The body can be home to many latent viruses, which can lie dormant for years only to be activated much later under certain conditions. Now, researchers may have the solution to one such persistent virus: herpes simplex virus 1, which is commonly known as oral herpes.
Latent viruses put strain on the immune system
A latent viral infection is a type of persistent viral infection in which the virus has periods of dormancy followed by reactivation. Latency is a phase in such viruses’ life cycles in which, following initial infection, the virus ceases to proliferate and send out viral particles. However, in the case of latent viruses, the viral genome in infected cells is not eradicated. Therefore, the virus is able to reactivate months, perhaps years later under certain trigger conditions and resume the proliferation of viral progeny.
In the past, we have talked about the possible contribution to aging that latent viruses may have; cytomegalovirus (CMV) is one such example, as it is a β-herpesvirus that lurks within infected cells and takes up the time and resources of the immune system to keep it in under immunosurveillance. It spreads over the course of decades, increasingly taxes the immune system, and could very likely play an important role in immunosenescence, the age-related decline of the immune system.
Similar to CMV, herpes simplex virus 1 (HSV-1) is another endemic, latent virus, as around 67% of the global population under the age of 50 is thought to have it. HSV-1 typically produces cold sores during initial infection and during subsequent periodic reactivation.
Much like CMV, the presence of HSV almost certainly contributes to the overall infectious burden of the immune system; however, it is not considered as life threatening and is rarely the focus of efforts to find effective treatments for it. Indeed, most efforts in the past have focused on relieving the symptoms rather than tackling the cause, an all-too-common theme in medicine, especially when it comes to treating age-related diseases.
Destroying the virus with gene editing
Researchers at the Fred Hutchinson Cancer Research Center may, however, finally have a possible solution to this persistent virus. Using gene editing, they removed HSV-1 from infected cells in a new mouse study. The animal models showed at least a 90 percent reduction of the virus in the superior cervical ganglia, the nerve tissue where the virus lies dormant.
This reduction of the virus, which persisted for at least a month following treatment, may even be enough to allow the immune system to defeat it and prevent it from returning.

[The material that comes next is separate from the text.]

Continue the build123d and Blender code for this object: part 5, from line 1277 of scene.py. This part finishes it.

To achieve this, the researchers focused on the nerve pathways that run between the neck and face, which includes the tissue where the HSV-1 hides in a dormant state and evades the immune system. Uniquely, two types of gene editing “scissors” were used to cut the DNA of the virus in order to damage it beyond repair and destroy the virus.
The team found that when using just a single pair of scissors, the virus was able to repair itself, but with two cutting proteins called meganucleases, the DNA of the virus was destroyed beyond repair. These twin DNA scissors were delivered to the HSV-1 infected cells by introducing the gene coding for the gene cutting proteins using a harmless deactivated viral vector, which is able to infiltrate the target cell to deliver its payload.

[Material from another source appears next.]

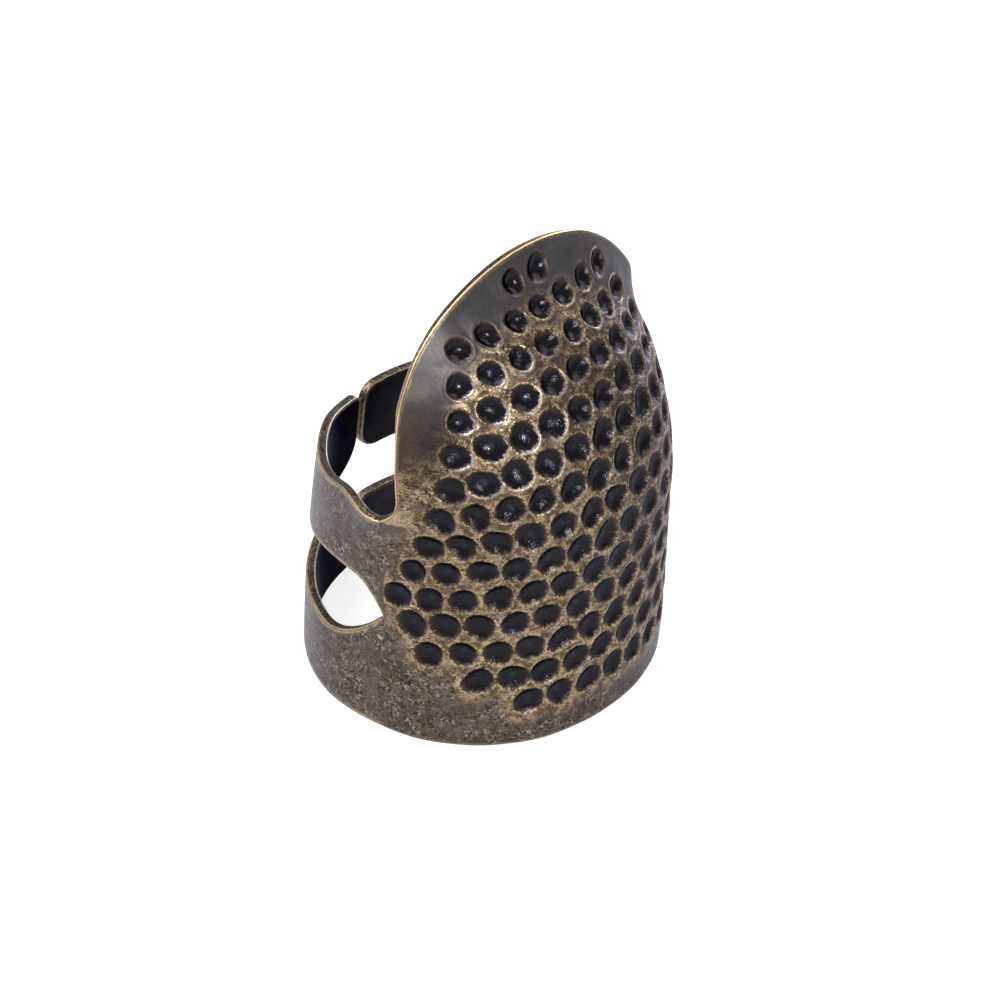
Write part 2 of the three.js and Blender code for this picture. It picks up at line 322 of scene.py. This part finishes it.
class Skin:
    """Gathers the points and faces of one closed mesh, and what its materials read."""

    OUTSIDE, INSIDE, CUT = range(3)
    VALUES = ("near", "rim", "corner", "worn", "shield")

    def __init__(self):
        self.points = []
        self.values = {name: [] for name in self.VALUES}
        self.places = []
        self.faces = []
        self.kinds = []
        self.count = 0

    def add(self, points, u, v, layer, **values):
        """Adds an array of points, and returns their indices in the same shape."""
        shape = points.shape[:-1]
        self.points.append(points.reshape(-1, 3))
        place = np.stack([np.broadcast_to(axis, shape) for axis in (u, v, layer)], -1)
        self.places.append(place.reshape(-1, 3))
        for name, kept in self.values.items():
            kept.append(np.broadcast_to(values.get(name, 0.0), shape).reshape(-1))
        size = int(np.prod(shape))
        indices = np.arange(self.count, self.count + size).reshape(shape)
        self.count += size
        return indices

    def face(self, kind, *corners):
        self.faces.append([int(corner) for corner in corners])
        self.kinds.append(kind)

    def grid(self, kind, indices):
        for here, after in zip(indices[:-1], indices[1:]):
            for row in range(len(here) - 1):
                self.face(kind, here[row], after[row], after[row + 1], here[row + 1])

    def cut_edge(self, outer, inner, u, v, ends, radius, side=1):
        """Rounds the cut edge from the outer border's indices to the inner's. ends are the
        directions out of the sheet at the border's two ends, and side is -1 on a border that
        runs clockwise. Returns the strip's indices."""
        points = sheet_point(u, v)
        normals = normal_of(sheet_point, u, v)
        outward = side * unit(np.cross(unit(np.gradient(points, axis=0)), normals))
        lengths = np.linalg.norm(np.diff(points, axis=0), axis=1)
        travelled = np.concatenate([[0], np.cumsum(lengths)])
        for end, distance in ((ends[0], travelled), (ends[1], travelled[-1] - travelled)):
            share = smoothstep(distance, 0, FADE)[:, None]
            outward = unit(end * (1 - share) + outward * share)
        strip = [outer]
        for turn in range(2 * EDGE_TURN):
            far = turn >= EDGE_TURN
            angle = math.pi / 2 * (turn + 1 - far) / EDGE_TURN
            depth = radius * (1 - math.cos(angle))
            if far:
                depth = SHEET - radius * (1 + math.cos(angle))
            place = points + outward * math.sin(angle) * radius[:, None] - normals * depth[:, None]
            corner = INNER_WEAR * abs(math.sin(2 * angle)) if far else math.sin(2 * angle) ** 2
            strip.append(self.add(place, u, v, depth, corner=corner))
        strip.append(inner)
        strip = np.stack(strip, 1)
        self.grid(self.CUT, strip)
        return strip

    def build(self, name, materials):
        mesh = bpy.data.meshes.new(name)
        points = np.concatenate(self.points)
        points[:, 1] += FRONT_Y
        mesh.from_pydata((points * MM).tolist(), [], self.faces)
        mesh.polygons.foreach_set("material_index", self.kinds)
        for kind, kept in self.values.items():
            layer = mesh.attributes.new(kind, "FLOAT", "POINT")
            layer.data.foreach_set("value", np.concatenate(kept).astype(np.float32))
        layer = mesh.attributes.new("place", "FLOAT_VECTOR", "POINT")
        layer.data.foreach_set("vector", np.concatenate(self.places).astype(np.float32).reshape(-1))
        for material in materials:
            mesh.materials.append(material)
        work = bmesh.new()
        work.from_mesh(mesh)
        bmesh.ops.recalc_face_normals(work, faces=work.faces)
        work.to_mesh(mesh)
        work.free()
        mesh.shade_smooth()
        mesh.set_sharp_from_angle(angle=SHARP)
        piece = bpy.data.objects.new(name, mesh)
        bpy.context.scene.collection.objects.link(piece)
        return piece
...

The researchers are also testing a similar approach to treating the related and more serious herpes simplex 2 virus, which causes genital herpes. The researchers’ plan is to reach human clinical trials for these approaches in the next three years or so.

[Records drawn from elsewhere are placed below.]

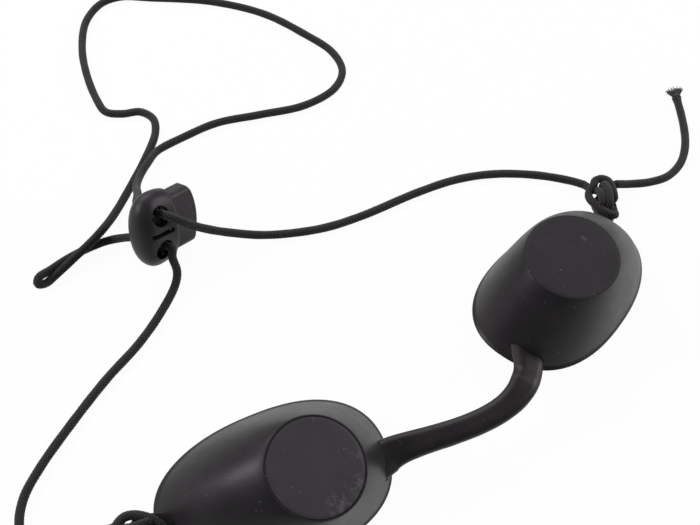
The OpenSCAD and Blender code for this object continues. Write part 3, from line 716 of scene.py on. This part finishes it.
def lug_object(side):
    """A plate with a round end, a slot for the cord and softened edges."""
    n = 96
    around = np.arange(n)*2*math.pi/n
    c, s = np.cos(around), np.sin(around)

    def outline(inset):
        """A round end that narrows to a smaller round neck, as far as a line from the middle reaches."""
        r, neck, back = LUG_R - inset, LUG_NECK - inset, LUG_ROOT[side] - LUG_NECK
        reach = np.full(n, r)
        for i, (a, b) in enumerate(zip(c, np.abs(s))):
            slope = math.asin((r - neck)/back)
            touch = math.pi/2 + slope
            if math.acos(max(min(a, 1), -1)) > touch:
                foot = -a*back
                off = b*back
                round_end = foot + math.sqrt(max(neck*neck - off*off, 0)) if off < neck else 0
                line = r/max(b*math.cos(slope) - a*math.sin(slope), 1e-6)
                past = line*-a > back + neck*math.sin(slope)
                reach[i] = round_end if past and round_end else line
        return np.stack([reach*c, reach*s], 1)

    def slot(grow):
        """A slot with round ends, which lies across the lug."""
        r, reach = SLOT_R + grow, []
        for a, b in zip(c, s):
            wall = r/max(abs(a), 1e-6)
            if wall*abs(b) > SLOT_HALF:
                d = SLOT_HALF*abs(b)
                wall = d + math.sqrt(max(d*d - SLOT_HALF*SLOT_HALF + r*r, 0))
            reach.append(wall)
        reach = np.array(reach)
        return np.stack([reach*c, reach*s], 1)

    low = [LUG_EDGE*(1 - math.cos(k*math.pi/8)) for k in range(5)]
    high = [LUG_EDGE*(1 - math.sin(k*math.pi/8)) for k in range(5)]
    rows = [(outline(b), LUG_RISE + a) for a, b in zip(low, high)]
    rows += [(outline(a), LUG_RISE + LUG_THICK - b) for a, b in zip(low, high)]
    rows += [(slot(b), LUG_RISE + LUG_THICK - a) for a, b in zip(low, high)]
    rows += [(slot(a), LUG_RISE + b) for a, b in zip(low, high)]
    heading = math.radians(LUG_HEADING[side])
    rings = []
    for flat, z in rows:
        x = flat[:, 0]*math.cos(heading) - flat[:, 1]*math.sin(heading) + LUG_AT[side][0]
        y = flat[:, 0]*math.sin(heading) + flat[:, 1]*math.cos(heading) + LUG_AT[side][1]
        rings.append(np.column_stack([x, y, np.full(n, z)]))
    return place_on_cup(loft("lug", rings, closed=True), side)


def place_on_cup(obj, side):
    """Takes a mesh from the cup's own place to the shared frame."""
    for v in obj.data.vertices:
        v.co = to_world(side, v.co)
    return outward(obj)


# ---------------------------------------------------------------- the bridge's line and sections
BW, WAIST, BT, BEVEL = 7.4, 5.2, 2.4, 1.1  # width at the ends and in the middle, thickness, bevel
LEFT_ROOT, RIGHT_ROOT = to_world(-1, (-23.6, -2.6, 3.2)), to_world(1, (-23, -4.9, 3.1))
LEFT_WAY = np.array([math.cos(math.radians(3)), math.sin(math.radians(3)), 0])
RIGHT_WAY = np.array([math.cos(math.radians(56)), math.sin(math.radians(56)), 0])
PULL_LEFT, PULL_RIGHT, TWIST = 23.0, 52.0, 12.0
BARB = WALL/2 + 4.8  # how far past the root the barb starts


def bridge_point(t):
    """The strap's middle line, from the left root at t = 0 to the right one at 1."""
    return ((2*t**3 - 3*t*t + 1)*LEFT_ROOT + (t**3 - 2*t*t + t)*PULL_LEFT*LEFT_WAY
            + (3*t*t - 2*t**3)*RIGHT_ROOT + (t**3 - t*t)*PULL_RIGHT*RIGHT_WAY)


def bridge_tangent(t):
    return unit((6*t*t - 6*t)*LEFT_ROOT + (3*t*t - 4*t + 1)*PULL_LEFT*LEFT_WAY
                + (6*t - 6*t*t)*RIGHT_ROOT + (3*t*t - 2*t)*PULL_RIGHT*RIGHT_WAY)


def cup_normal(side):
    q = CUP_TURN[side] @ np.array([0, 0, 1.0])
    return np.array([side*q[0], q[1], q[2]])


def bridge_up(t):
    """The way the strap's top faces."""
    w = bridge_tangent(t)
    n = (1 - t)*cup_normal(-1) + t*cup_normal(1)
    u = unit(n - (n @ w)*w)
    a = math.radians(TWIST*t)
    return u*math.cos(a) + np.cross(w, u)*math.sin(a)


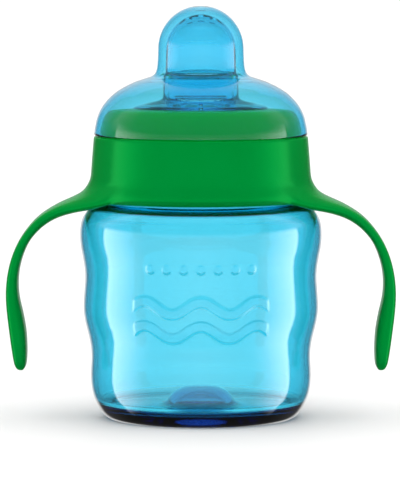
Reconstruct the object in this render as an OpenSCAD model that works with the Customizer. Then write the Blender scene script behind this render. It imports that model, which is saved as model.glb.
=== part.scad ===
// Toddler drinking cup: a waisted clear cup, a removable two-handle collar, a screw ring
// that clamps a hard spout and its gasket, a soft spill valve and a domed push-on cap.
// Millimetres. The cup stands on z = 0 around the Z axis and the handles point along X.

/* [Cup] */
// Wall thickness of the cup body
cup_wall = 1.7; // [1.3:0.1:2.1]
// Thickness of the cup floor
floor_thick = 2.2; // [1.6:0.2:2.8]
// Height of the dome pushed up into the middle of the base
punt_height = 6.8; // [5:0.2:8]

/* [Screw thread] */
// Rise of the thread in one turn
thread_lead = 6; // [5:0.5:7]
// Radial height of each thread ridge
thread_height = 0.9; // [0.7:0.1:1]
// Turns of thread on the neck
thread_turns = 1.3; // [1:0.1:1.4]

/* [Handles] */
// Depth of each handle arm, front to back
arm_depth = 15; // [13:1:16]

/* [Spout and valve] */
// Wall thickness of the hard spout
spout_wall = 1.4; // [1.2:0.1:1.6]
// Depth of the drinking tip, front to back
tip_depth = 13; // [12:0.5:15]
// Radius of each drinking hole
hole_r = 0.9; // [0.6:0.1:1.2]
// Length of each valve slit
slit_length = 7; // [4:1:10]

/* [Cap] */
// Wall thickness of the cap
cap_wall = 1.2; // [1:0.1:1.4]

/* [Hidden] */
$fn = 96;
eps = 0.01;
gap = 0.3;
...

We evaluate gene editing of HSV in a well-established mouse model, using adeno-associated virus (AAV)-delivered meganucleases, as a potentially curative approach to treat latent HSV infection. Here we show that AAV-delivered meganucleases, but not CRISPR/Cas9, mediate highly efficient gene editing of HSV, eliminating over 90% of latent virus from superior cervical ganglia. Single-cell RNA sequencing demonstrates that both HSV and individual AAV serotypes are non-randomly distributed among neuronal subsets in ganglia, implying that improved delivery to all neuronal subsets may lead to even more complete elimination of HSV. As predicted, delivery of meganucleases using a triple AAV serotype combination results in the greatest decrease in ganglionic HSV loads. The levels of HSV elimination observed in these studies, if translated to humans, would likely significantly reduce HSV reactivation, shedding, and lesions. Further optimization of meganuclease delivery and activity is likely possible, and may offer a pathway to a cure for HSV infection.
The successful translation of a therapy capable of treating HSV-1 and HSV-2 would be a welcome development, and due to the infectious burden they both impose on the immune system, it has considerable relevance to aging. These latent viruses and others such as CMV could well make a significant contribution to the decline of our immune systems as we age, and so eradicating them from our bodies should be one of the things we focus on the road to ending age-related diseases.